Note how many lines in the entries contain the string "between", then give that number and nothing else.

-- Start --

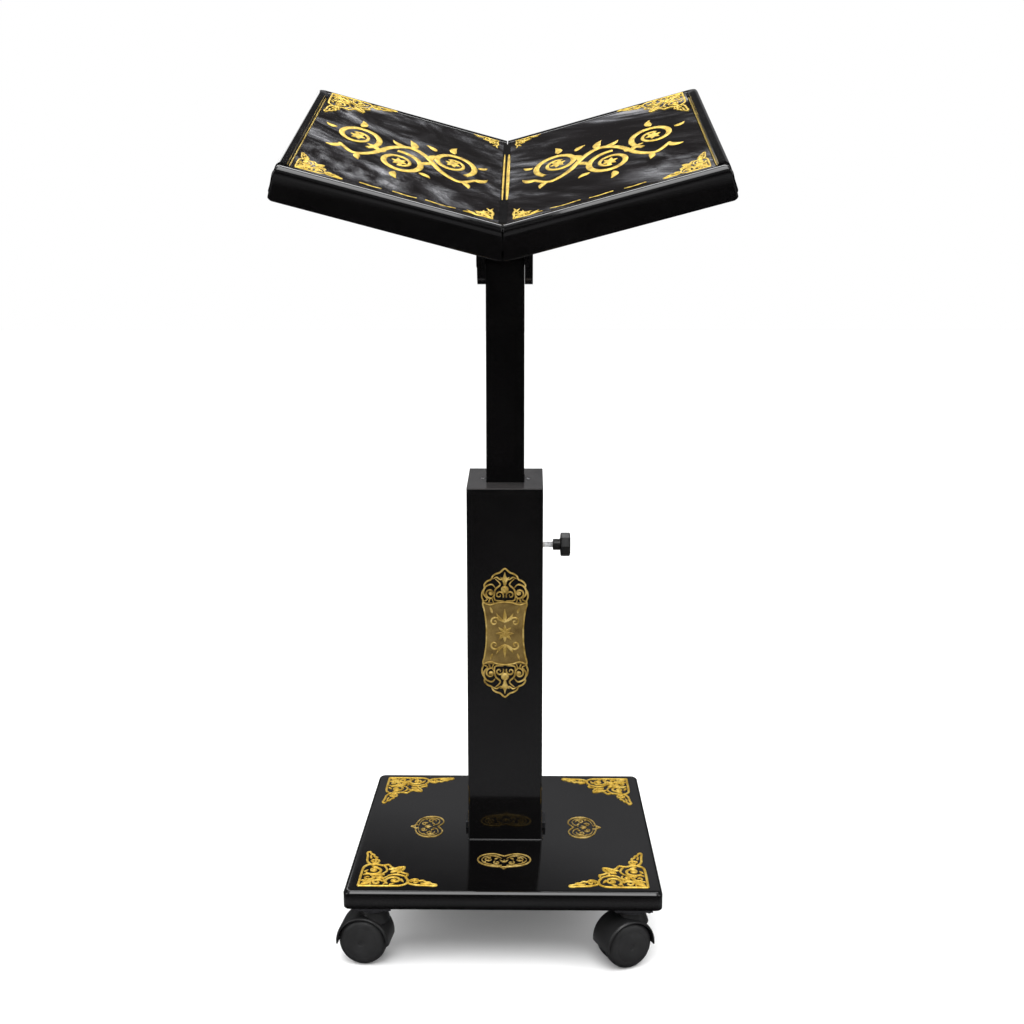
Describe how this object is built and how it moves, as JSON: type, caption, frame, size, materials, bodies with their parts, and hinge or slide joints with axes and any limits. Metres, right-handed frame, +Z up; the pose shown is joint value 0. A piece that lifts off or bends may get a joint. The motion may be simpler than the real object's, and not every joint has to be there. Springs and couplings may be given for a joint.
{
  "type": "quran stand",
  "caption": "Height-adjustable rolling book stand: tilting V-shaped rest of two moulded leaves on a sliding post, hollow column and square base with casters.",
  "frame": {"origin": "on the floor, midway between the outermost caster surfaces, under the centre of the base plate", "axes": "+Z up, -Y towards the reader, +X to the reader's right"},
  "size_m": [0.4152, 0.3182, 0.8482],
  "materials": {
    "black_lacquer": "high-gloss black lacquer over MDF and hardwood",
    "bare_wood": "unfinished wood and MDF blocks",
    "gilt": "thin gilt relief with dark ground in the piercings",
    "plaque_gilt": "gilt relief plaque with a bronze field",
    "dark_steel": "blackened steel",
    "brass": "satin brass",
    "nylon": "nylon",
    "knob_plastic": "moulded black plastic",
    "chrome": "bright plated thread",
    "caster_steel": "black powder coat",
    "caster_nylon": "moulded black nylon",
    "axle_steel": "plain steel",
    "wheel_nylon": "moulded black nylon"
  },
  "bodies": {
    "frame": {"base_plate": "black_lacquer", "corner_ornament_front_left": "gilt", "corner_ornament_front_right": "gilt", "corner_ornament_rear_right": "gilt", "corner_ornament_rear_left": "gilt", "base_medallion_front": "gilt", "base_medallion_right": "gilt", "base_medallion_rear": "gilt", "base_medallion_left": "gilt", "column_front_panel": "black_lacquer", "column_back_panel": "black_lacquer", "column_left_panel": "black_lacquer", "column_right_panel": "black_lacquer", "column_cap": "black_lacquer", "post_guide": "bare_wood", "cap_screw_left": "dark_steel", "cap_screw_right": "dark_steel", "foot_cleat_left": "dark_steel", "foot_cleat_right": "dark_steel", "front_plaque": "plaque_gilt", "threaded_insert": "brass", "caster_plate_front_left": "caster_steel", "caster_plate_front_right": "caster_steel", "caster_plate_rear_right": "caster_steel", "caster_plate_rear_left": "caster_steel"},
    "slider": {"post": "black_lacquer", "post_shoe": "nylon"},
    "clamp_shoe": {"clamp_pad": "nylon"},
    "clamp_handle": {"clamp_screw": "chrome", "clamp_knob": "knob_plastic"},
    "book_rest": {"left_cheek": "black_lacquer", "right_cheek": "black_lacquer", "cross_block": "black_lacquer", "pivot_bolt": "dark_steel", "pivot_nut": "dark_steel", "left_leaf_panel": "black_lacquer", "left_front_rail": "black_lacquer", "left_edge_moulding": "black_lacquer", "left_wing": "bare_wood", "right_leaf_panel": "black_lacquer", "right_front_rail": "black_lacquer", "right_edge_moulding": "black_lacquer", "right_wing": "bare_wood", "valley_strip": "black_lacquer"},
    "caster_front_left": {"caster_hood_front_left": "caster_nylon", "caster_axle_front_left": "axle_steel"},
    "wheel_front_left_a": {"caster_wheel_front_left_a": "wheel_nylon"},
    "wheel_front_left_b": {"caster_wheel_front_left_b": "wheel_nylon"},
    "caster_front_right": {"caster_hood_front_right": "caster_nylon", "caster_axle_front_right": "axle_steel"},
    "wheel_front_right_a": {"caster_wheel_front_right_a": "wheel_nylon"},
    "wheel_front_right_b": {"caster_wheel_front_right_b": "wheel_nylon"},
    "caster_rear_right": {"caster_hood_rear_right": "caster_nylon", "caster_axle_rear_right": "axle_steel"},
    "wheel_rear_right_a": {"caster_wheel_rear_right_a": "wheel_nylon"},
    "wheel_rear_right_b": {"caster_wheel_rear_right_b": "wheel_nylon"},
    "caster_rear_left": {"caster_hood_rear_left": "caster_nylon", "caster_axle_rear_left": "axle_steel"},
    "wheel_rear_left_a": {"caster_wheel_rear_left_a": "wheel_nylon"},
    "wheel_rear_left_b": {"caster_wheel_rear_left_b": "wheel_nylon"}
  },
  "joints": [
    {"name": "post_slide", "type": "slide", "parent": "frame", "child": "slider", "axis": [0, 0, 1], "range_m": [-0.15, 0.1]},
    {"name": "rest_tilt", "type": "hinge", "parent": "slider", "child": "book_rest", "pos_m": [0, 0.006, 0.667], "axis": [1, 0, 0], "range_deg": [-22, 23]},
    {"name": "pad_travel", "type": "slide", "parent": "frame", "child": "clamp_shoe", "axis": [1, 0, 0], "range_m": [0, 0.002]},
    {"name": "knob_turn", "type": "hinge", "parent": "clamp_shoe", "child": "clamp_handle", "pos_m": [0.05, 0.006, 0.382], "axis": [1, 0, 0], "range_deg": [0, 720]},
    {"name": "swivel_front_left", "type": "hinge", "parent": "frame", "child": "caster_front_left", "pos_m": [-0.124, -0.1305, 0.05], "axis": [0, 0, 1], "continuous": true},
    {"name": "spin_front_left_a", "type": "hinge", "parent": "caster_front_left", "child": "wheel_front_left_a", "pos_m": [-0.13295, -0.12956, 0.023], "axis": [0.1045, 0.9945, 0], "continuous": true},
    {"name": "spin_front_left_b", "type": "hinge", "parent": "caster_front_left", "child": "wheel_front_left_b", "pos_m": [-0.13295, -0.12956, 0.023], "axis": [0.1045, 0.9945, 0], "continuous": true},
    {"name": "swivel_front_right", "type": "hinge", "parent": "frame", "child": "caster_front_right", "pos_m": [0.124, -0.1305, 0.05], "axis": [0, 0, 1], "continuous": true},
    {"name": "spin_front_right_a", "type": "hinge", "parent": "caster_front_right", "child": "wheel_front_right_a", "pos_m": [0.11578, -0.13416, 0.023], "axis": [-0.4067, 0.9135, 0], "continuous": true},
    {"name": "spin_front_right_b", "type": "hinge", "parent": "caster_front_right", "child": "wheel_front_right_b", "pos_m": [0.11578, -0.13416, 0.023], "axis": [-0.4067, 0.9135, 0], "continuous": true},
    {"name": "swivel_rear_right", "type": "hinge", "parent": "frame", "child": "caster_rear_right", "pos_m": [0.124, 0.1305, 0.05], "axis": [0, 0, 1], "continuous": true},
    {"name": "spin_rear_right_a", "type": "hinge", "parent": "caster_rear_right", "child": "wheel_rear_right_a", "pos_m": [0.13295, 0.12956, 0.023], "axis": [-0.1045, -0.9945, 0], "continuous": true},
    {"name": "spin_rear_right_b", "type": "hinge", "parent": "caster_rear_right", "child": "wheel_rear_right_b", "pos_m": [0.13295, 0.12956, 0.023], "axis": [-0.1045, -0.9945, 0], "continuous": true},
    {"name": "swivel_rear_left", "type": "hinge", "parent": "frame", "child": "caster_rear_left", "pos_m": [-0.124, 0.1305, 0.05], "axis": [0, 0, 1], "continuous": true},
    {"name": "spin_rear_left_a", "type": "hinge", "parent": "caster_rear_left", "child": "wheel_rear_left_a", "pos_m": [-0.11578, 0.13416, 0.023], "axis": [0.4067, -0.9135, 0], "continuous": true},
    {"name": "spin_rear_left_b", "type": "hinge", "parent": "caster_rear_left", "child": "wheel_rear_left_b", "pos_m": [-0.11578, 0.13416, 0.023], "axis": [0.4067, -0.9135, 0], "continuous": true}
  ],
  "couplings": [
    {"joint": "knob_turn", "follows": "pad_travel", "rad_per_m": 6283.2}
  ]
}
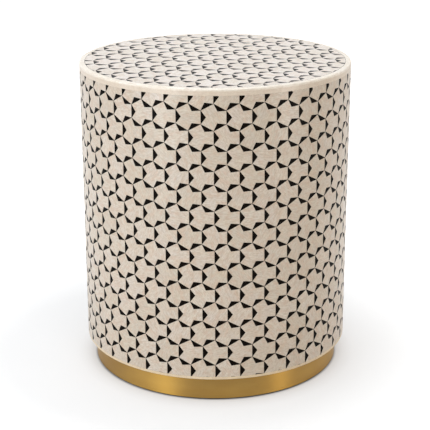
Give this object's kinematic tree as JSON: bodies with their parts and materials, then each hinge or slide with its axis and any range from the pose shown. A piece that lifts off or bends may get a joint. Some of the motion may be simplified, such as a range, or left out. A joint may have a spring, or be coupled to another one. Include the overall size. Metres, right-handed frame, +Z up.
{
  "type": "stool",
  "caption": "Round drum stool with a bone tile mosaic set in black resin over a wooden carcass, on a recessed brass plinth with felt pads.",
  "frame": {"origin": "centre of the stool on the floor, under the felt pads", "axes": "+Z up along the drum's axis, -Y towards the viewer, +X to the viewer's right"},
  "size_m": [0.4, 0.4, 0.464],
  "materials": {
    "bone": "polished bone with fine grain",
    "bone_edge": "polished cream bone",
    "black_resin": "polished black resin",
    "carcass_wood": "bare sanded softwood",
    "plinth_wood": "sealed hardwood",
    "brass": "satin brushed brass",
    "felt": "dark pressed felt"
  },
  "bodies": {
    "root": {"base_board": "carcass_wood", "brass_band": "brass", "carcass_staves": "carcass_wood", "felt_pads": "felt", "foot_band": "bone_edge", "middle_former": "carcass_wood", "plinth_core": "plinth_wood", "rim_ring": "bone_edge", "side_resin_bed": "black_resin", "side_tiles_course_01": "bone", "side_tiles_course_02": "bone", "side_tiles_course_03": "bone", "side_tiles_course_04": "bone", "side_tiles_course_05": "bone", "side_tiles_course_06": "bone", "side_tiles_course_07": "bone", "side_tiles_course_08": "bone", "side_tiles_course_09": "bone", "side_tiles_course_10": "bone", "side_tiles_course_11": "bone", "side_tiles_course_12": "bone", "side_tiles_course_13": "bone", "side_tiles_course_14": "bone", "side_tiles_course_15": "bone", "top_board": "carcass_wood", "top_resin_bed": "black_resin", "top_tiles": "bone"}
  },
  "joints": []
}
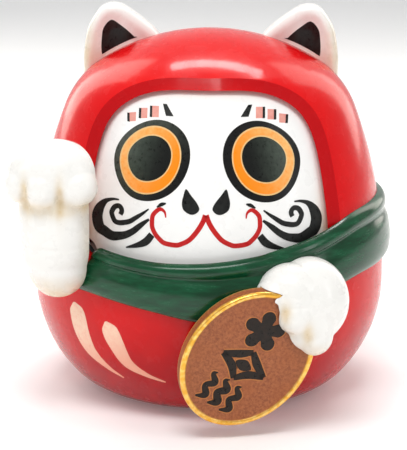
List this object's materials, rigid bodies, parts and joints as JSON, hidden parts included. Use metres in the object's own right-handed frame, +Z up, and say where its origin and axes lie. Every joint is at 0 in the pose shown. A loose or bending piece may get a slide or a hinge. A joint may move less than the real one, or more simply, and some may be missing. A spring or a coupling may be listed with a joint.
{
  "type": "daruma cat figure",
  "caption": "Round weighted lucky cat figure in a red hood, with a scarf band, two ears, an arm that turns at the shoulder and a paw gripping an oval coin",
  "frame": {"origin": "centre of the flat base, on the surface the doll stands on", "axes": "+Z up; the face looks along -Y; +X is the viewer's right when facing the doll"},
  "size_m": [0.0911, 0.0976, 0.0975],
  "materials": {
    "red_gloss": "glossy red lacquer on moulded plastic",
    "white_gloss": "semi-gloss white paint with pale ochre airbrushing in the creases",
    "green_gloss": "glossy deep green paint",
    "coin_gold": "gold paint on the rim, matte brown field",
    "base_black": "fine matte black plastic",
    "rubber_black": "plain rubber",
    "steel": "zinc-plated screws",
    "cast_iron": "bare casting"
  },
  "bodies": {
    "body": {"front_shell": "red_gloss", "rear_shell": "red_gloss", "face_plate": "white_gloss", "face_screws": "steel", "ear_left": "white_gloss", "ear_right": "white_gloss", "ear_screws": "steel", "scarf": "green_gloss", "coin_paw": "white_gloss", "paw_screws": "steel", "coin": "coin_gold", "coin_screw": "steel", "base_plate": "base_black", "base_screws": "steel", "base_weight": "cast_iron", "weight_screw": "steel"},
    "arm": {"raised_arm": "white_gloss", "arm_friction_ring": "rubber_black", "arm_washer": "steel", "arm_screw": "steel"}
  },
  "joints": [
    {"name": "shoulder_turn", "type": "hinge", "parent": "body", "child": "arm", "pos_m": [-0.03231, -0.03175, 0.0385], "axis": [-0.7133, -0.7009, 0], "continuous": true}
  ]
}
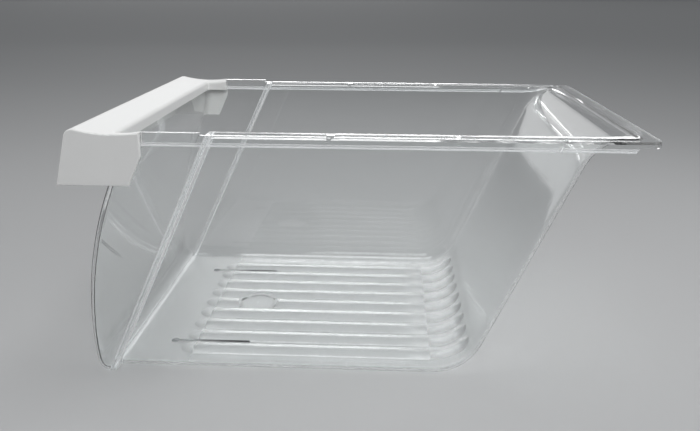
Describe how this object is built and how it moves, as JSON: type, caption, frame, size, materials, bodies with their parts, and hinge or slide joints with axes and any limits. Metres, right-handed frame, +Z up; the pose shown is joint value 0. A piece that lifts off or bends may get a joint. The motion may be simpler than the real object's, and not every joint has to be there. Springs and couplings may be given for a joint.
{
  "type": "crisper drawer",
  "caption": "Clear moulded refrigerator crisper drawer with a ridged floor, a leaning rear wall, rail rims and a white handle along the bowed front.",
  "frame": {"origin": "on the shelf plane, under the middle of the drawer's length and width", "axes": "+Y towards the rear of the refrigerator, along the sliding direction; -Y is the front with the handle; +Z up; X across"},
  "size_m": [0.333, 0.451, 0.2094],
  "materials": {
    "clear_tub": "clear, polished",
    "clear_front": "clear, polished",
    "white_trim": "semi-gloss"
  },
  "bodies": {
    "root": {"tub": "clear_tub", "front_shell": "clear_front", "handle_trim": "white_trim"}
  },
  "joints": []
}
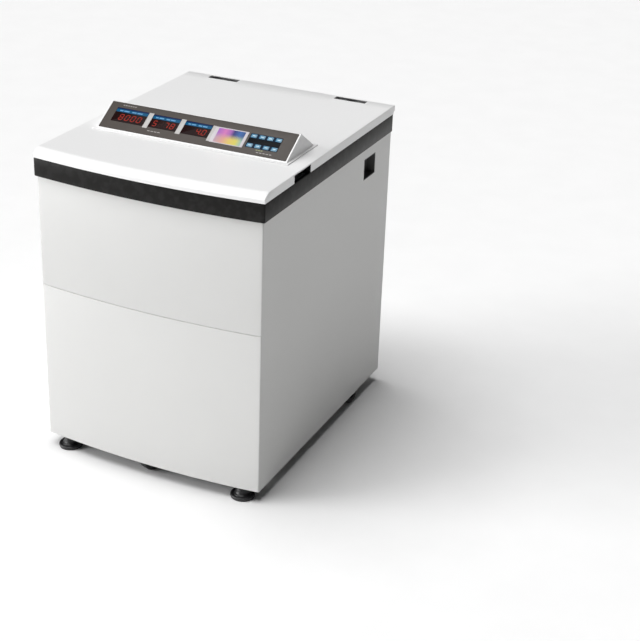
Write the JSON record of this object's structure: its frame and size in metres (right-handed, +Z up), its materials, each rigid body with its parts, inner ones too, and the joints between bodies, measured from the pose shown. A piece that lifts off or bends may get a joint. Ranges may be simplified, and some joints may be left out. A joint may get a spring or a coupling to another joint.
{
  "type": "laboratory centrifuge",
  "caption": "Floor-standing refrigerated laboratory centrifuge: white cabinet, dark band, hinged lid with a wedge console, and a fixed-angle rotor in a cooled chamber.",
  "frame": {"origin": "on the floor, under the middle of the machine's outline", "axes": "+X to the operator's right, +Y to the back, +Z up"},
  "size_m": [0.652, 0.806, 0.905],
  "materials": {
    "white_panel": "fine textured powder coat",
    "lid_white": "smooth satin",
    "band_dark": "fine grain",
    "deck_grey": "satin",
    "steel": "zinc plated",
    "stainless": "brushed",
    "frame_paint": "matt",
    "black_rubber": "matt",
    "black_plastic": "fine grain",
    "foam": "closed-cell foam",
    "copper": "drawn copper",
    "motor_paint": "satin",
    "fin_aluminium": "mill",
    "console_white": "satin",
    "console_grey": "printed film",
    "display_red": "tinted window",
    "screen_colour": "lit screen",
    "board_green": "solder mask",
    "key_blue": "satin",
    "rotor_anodised": "dark anodised",
    "rocker_grey": "satin",
    "black_steel": "black enamel",
    "foot_black": "moulded"
  },
  "bodies": {
    "cabinet": {"base_plate": "frame_paint", "chassis_frame": "frame_paint", "bridge_plate": "steel", "front_upper_panel": "white_panel", "front_lower_panel": "white_panel", "left_side_panel": "white_panel", "right_side_panel": "white_panel", "rear_panel": "white_panel", "trim_band": "band_dark", "top_deck": "deck_grey", "chamber_bowl": "stainless", "chamber_gasket": "black_rubber", "guard_ring": "frame_paint", "chamber_insulation": "foam", "refrigerant_pipes": "copper", "motor_housing": "motor_paint", "motor_stator": "copper", "motor_dampers": "black_rubber", "spindle_bearings": "steel", "compressor": "black_steel", "condenser": "fin_aluminium", "fan_shroud": "black_plastic", "inverter_box": "steel", "power_inlet": "black_plastic", "switch_recess": "black_plastic", "lock_housing": "steel", "hinge_brackets": "steel", "drain_spigot": "black_rubber", "cabinet_fasteners": "steel", "caster_brackets": "steel"},
    "lid": {"lid_shell": "lid_white", "lid_liner": "deck_grey", "lid_insulation": "foam", "lid_strikers": "steel", "lid_hinge_arms": "black_steel", "console_housing": "console_white", "console_face": "console_grey", "led_displays": "display_red", "graphic_screen": "screen_colour", "console_board": "board_green"},
    "rotor": {"drive_shaft": "steel", "rotor_body": "rotor_anodised", "rotor_nut": "rotor_anodised"},
    "fan": {"fan_blades": "black_plastic"},
    "mains_rocker": {"mains_rocker": "rocker_grey"},
    "lock_bolt": {"lock_bolt": "steel"},
    "front_fork": {"caster_fork": "steel"},
    "front_wheel": {"front_caster_wheel": "black_rubber"},
    "rear_left_wheel": {"rear_left_wheel": "black_rubber"},
    "rear_right_wheel": {"rear_right_wheel": "black_rubber"},
    "left_foot": {"left_foot": "foot_black"},
    "right_foot": {"right_foot": "foot_black"},
    "key_1": {"key_1": "key_blue"},
    "key_2": {"key_2": "key_blue"},
    "key_3": {"key_3": "key_blue"},
    "key_4": {"key_4": "key_blue"},
    "key_5": {"key_5": "key_blue"},
    "key_6": {"key_6": "key_blue"},
    "key_7": {"key_7": "key_blue"},
    "key_8": {"key_8": "key_blue"}
  },
  "joints": [
    {"name": "lid_hinge", "type": "hinge", "parent": "cabinet", "child": "lid", "pos_m": [0, 0.397, 0.829], "axis": [-1, 0, 0], "range_deg": [0, 75]},
    {"name": "rotor_spin", "type": "hinge", "parent": "cabinet", "child": "rotor", "pos_m": [0, 0.05, 0.6], "axis": [0, 0, 1], "continuous": true},
    {"name": "fan_spin", "type": "hinge", "parent": "cabinet", "child": "fan", "pos_m": [0.164, 0.308, 0.29], "axis": [0, 1, 0], "continuous": true},
    {"name": "lock_bolt_slide", "type": "slide", "parent": "cabinet", "child": "lock_bolt", "axis": [1, 0, 0], "range_m": [0, 0.015]},
    {"name": "mains_rocker_tilt", "type": "hinge", "parent": "cabinet", "child": "mains_rocker", "pos_m": [0.298, 0.232, 0.724], "axis": [0, 1, 0], "range_deg": [0, 20]},
    {"name": "front_caster_swivel", "type": "hinge", "parent": "cabinet", "child": "front_fork", "pos_m": [0, -0.331, 0.09], "axis": [0, 0, 1], "continuous": true},
    {"name": "front_wheel_roll", "type": "hinge", "parent": "front_fork", "child": "front_wheel", "pos_m": [-0.00742, -0.35383, 0.0375], "axis": [0.9511, -0.309, 0], "continuous": true},
    {"name": "rear_left_wheel_roll", "type": "hinge", "parent": "cabinet", "child": "rear_left_wheel", "pos_m": [-0.3, 0.23, 0.0375], "axis": [1, 0, 0], "continuous": true},
    {"name": "rear_right_wheel_roll", "type": "hinge", "parent": "cabinet", "child": "rear_right_wheel", "pos_m": [0.3, 0.23, 0.0375], "axis": [1, 0, 0], "continuous": true},
    {"name": "left_foot_turn", "type": "hinge", "parent": "cabinet", "child": "left_foot", "pos_m": [-0.265, -0.359, 0.05], "axis": [0, 0, 1], "continuous": true},
    {"name": "right_foot_turn", "type": "hinge", "parent": "cabinet", "child": "right_foot", "pos_m": [0.265, -0.359, 0.05], "axis": [0, 0, 1], "continuous": true},
    {"name": "key_1_press", "type": "slide", "parent": "lid", "child": "key_1", "axis": [0, 0.5318, -0.8469], "range_m": [0, 0.0008], "stiffness_N_per_m": 1500, "springref_m": -0.0002},
    {"name": "key_2_press", "type": "slide", "parent": "lid", "child": "key_2", "axis": [0, 0.5318, -0.8469], "range_m": [0, 0.0008], "stiffness_N_per_m": 1500, "springref_m": -0.0002},
    {"name": "key_3_press", "type": "slide", "parent": "lid", "child": "key_3", "axis": [0, 0.5318, -0.8469], "range_m": [0, 0.0008], "stiffness_N_per_m": 1500, "springref_m": -0.0002},
    {"name": "key_4_press", "type": "slide", "parent": "lid", "child": "key_4", "axis": [0, 0.5318, -0.8469], "range_m": [0, 0.0008], "stiffness_N_per_m": 1500, "springref_m": -0.0002},
    {"name": "key_5_press", "type": "slide", "parent": "lid", "child": "key_5", "axis": [0, 0.5318, -0.8469], "range_m": [0, 0.0008], "stiffness_N_per_m": 1500, "springref_m": -0.0002},
    {"name": "key_6_press", "type": "slide", "parent": "lid", "child": "key_6", "axis": [0, 0.5318, -0.8469], "range_m": [0, 0.0008], "stiffness_N_per_m": 1500, "springref_m": -0.0002},
    {"name": "key_7_press", "type": "slide", "parent": "lid", "child": "key_7", "axis": [0, 0.5318, -0.8469], "range_m": [0, 0.0008], "stiffness_N_per_m": 1500, "springref_m": -0.0002},
    {"name": "key_8_press", "type": "slide", "parent": "lid", "child": "key_8", "axis": [0, 0.5318, -0.8469], "range_m": [0, 0.0008], "stiffness_N_per_m": 1500, "springref_m": -0.0002}
  ]
}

-- End --

### WRITTEN SOLUTION
2